Make some TA predictions in advance so we can be in awe of your future predicting abilities. It's easy, all you have to do is say up, down or trade in a range and there will be a good chance that you will pick the right one. 1 of 3. TA is bunk. If it's not, prove it.


And his call might be right. This time. But TA is the same as flipping a coin. Sometimes you guess correctly. It's not because the squiggly lines predicted the future. It's not because you are a TA guru. You just guessed correctly. This time.

whoa, are you going to let me try to prove it or are you going to stick stubbornly to your assumptions? if nothing i say will change your mind, i'm not going to waste my time. but since my reputation is on the line...

this was a good one,

and this bearish divergence predicted the flattening of prices (=trading within a range, as opposed to continuing the trend).

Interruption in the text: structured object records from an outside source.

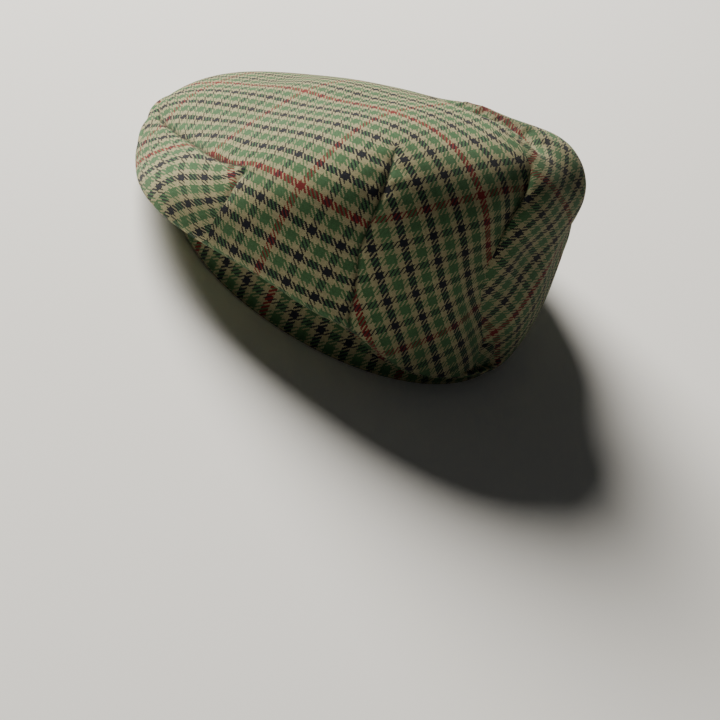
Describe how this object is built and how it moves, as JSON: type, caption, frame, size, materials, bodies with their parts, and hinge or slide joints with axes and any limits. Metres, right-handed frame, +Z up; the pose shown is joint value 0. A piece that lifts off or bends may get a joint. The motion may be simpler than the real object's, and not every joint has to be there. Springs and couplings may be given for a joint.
{
  "type": "flat cap",
  "caption": "Flat cap in green and navy houndstooth check cloth with red and cream lines, darted corners, a plain band round the head opening and a short peak.",
  "frame": {"origin": "on the surface the cap rests on, below the middle of the whole cap; the head opening's middle lies 12 mm behind it", "axes": "+Z up, the peak points along -Y and the wearer's left side is +X"},
  "size_m": [0.235, 0.2459, 0.1143],
  "materials": {
    "check_cloth": "dry woven wool twill, matt",
    "band_cloth": "dry woven wool twill, matt",
    "peak_cloth": "dry woven wool twill stretched over a stiffened board, matt"
  },
  "bodies": {
    "root": {"crown": "check_cloth", "band": "band_cloth", "peak": "peak_cloth"}
  },
  "joints": []
}
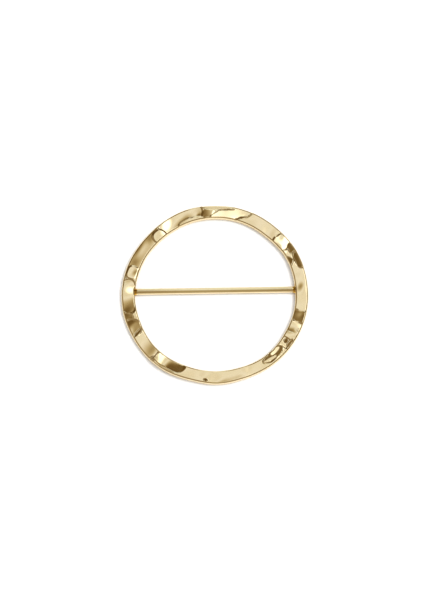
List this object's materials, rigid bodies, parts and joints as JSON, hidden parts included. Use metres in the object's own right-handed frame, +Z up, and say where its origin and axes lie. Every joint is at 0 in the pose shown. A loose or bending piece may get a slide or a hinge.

and i may be wrong in my new call. but that doesn't disprove TA either. it obviously can't predict the future because markets are anti-inductive and some irrational or large players or big news events can add additional pressures to the underlying market forces. but the fact is, we're overdue for a correction. the indicators all agree.

and it's certainly better than 50/50 though, i can tell you that. you do need to understand stochastic calculus for that point, though.

also, are you going to respond to any of my points? do you understand the basic principle that momentum changes before price, at least?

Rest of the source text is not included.